■ **Dataset content**:
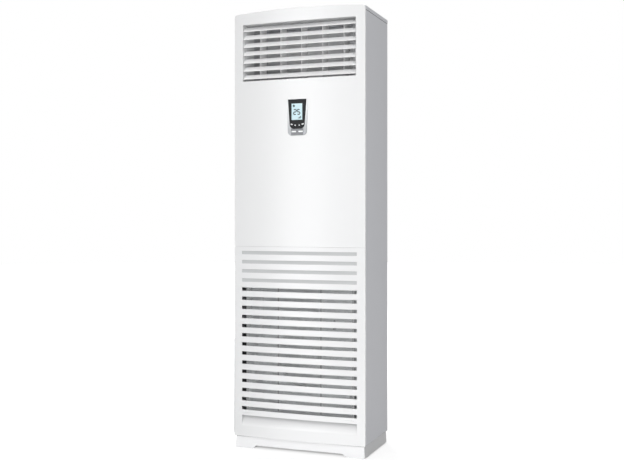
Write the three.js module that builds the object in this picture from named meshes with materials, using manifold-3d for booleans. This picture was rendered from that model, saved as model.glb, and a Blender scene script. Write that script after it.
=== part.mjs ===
// A floor-standing indoor air conditioner, the column unit of a split system, as an assembly of parts.
// Millimetres. +Z is up, the front faces -Y and the origin is on the floor at mid-width and mid-depth.

import * as THREE from 'three';
import { mergeVertices } from 'three/addons/utils/BufferGeometryUtils.js';
import Module from 'manifold-3d';

const wasm = await Module();
wasm.setup();

// Driving dimensions of the cabinet
const cabinetWidth = 500;
const cabinetHeight = 1580;
const cabinetDepth = 276;
const halfWidth = cabinetWidth / 2;
const halfDepth = cabinetDepth / 2;
const plinthHeight = 44;
const frontBow = 8;
const archRise = 8;
const topCoverHeight = 16;

// Clearances and overruns
const gap = 0.3;
const seam = 0.5;
const runningFit = 0.4;
const overrun = 1;
const mergeTolerance = 1e-4;

// Sheet and wall thicknesses
const sheet = 1;
const wall = 2.5;
const cornerRadius = 7;
const bentCornerRadius = 2.4;
const archCornerRadius = 10;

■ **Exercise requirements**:
Only the number is wanted: how many lines in the data include the string "manifold"?

■ **Full answer**:
2